"Ide yang bagus, karena pesawat itu jangkauanya lebih jauh dan lebih mudah operasionalnya dari pada kapal patroli laut. Tapi ya itu tadi, kalau pengelolaannya jadi tidak profesional akhirnya menjadi beban kepada negara," kata Menteri Susi di Meulaboh, Senin.
Pernyataan itu disampaikan usai menjadi pemateri pada kuliah umum yang diselenggarakan Universitas Teuku Umar (UTU), Meulaboh, Kabupaten Aceh Barat, dalam rangkaian acara Simposium Nasional dan Expo Kelautan dan Perikanan 2017.
Rencana pembelian pesawat udara tersebut sempat diungkapkan oleh Gubernur Aceh Irwandi Yusuf, yang berencana memanfaatkan enam unit pesawat udara berkapasitas kecil seharga Rp12 miliar untuk menjaga kedaulatan laut Aceh yang rentan dari pencurian ikan.
Susi menilai penggunaan pesawat udara sebagai langkah maju dan peningkatan efisiensi dalam hal pengawasan dibandingkan kapal patroli laut, sebab kecepatan maksimum kapal patroli laut hanya mencapai 25 km/jam sedangkan pesawat udara mampu hingga 150-300 km/jam.
"Saya pikir, bukan persoalan tepat atau belum tepat, tergantung urgensinya, kalau urgent dilaksanakan saja, tapi itu tadi harus transparan dan good governance, untuk program utamakan itu untuk menjalankannya," sebut Menteri Susi yang berpakaian adat Aceh itu.

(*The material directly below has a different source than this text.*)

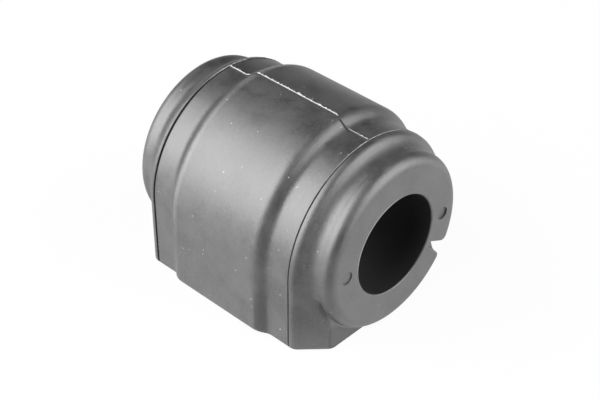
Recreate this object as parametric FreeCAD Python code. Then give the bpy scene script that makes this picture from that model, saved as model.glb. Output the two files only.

Lebih lanjut dikatakan, terhadap pembangunan sektor kemaritiman di Provinsi Aceh yang sedang dilakukan yakni pembangunan poster presentation on radar, di Sabang, karena Kota Sabang merupakan salah satu titik paling luar Indonesia.
Pengawasan pencurian ikan akan terus ditingkatkan, saat ini di Kementrian Kelautan dan Perikanan (KKP) sudah ada satelit dan hampir setiap daerah sudah terbentuk Pengawasan Sumber Daya Kelautan dan Perikanan (PSDKP), termasuk di Aceh.
"Seperti di Aceh Selatan sudah disampaikan tadi oleh Kadis DKP, sudah ada kantor, tapi belum fungsi, nanti kita fungsikan. Nanti kita bikin monitoring kita bantu, bahkan ada poster radar di Sabang untuk Aceh," katanya menambahkan.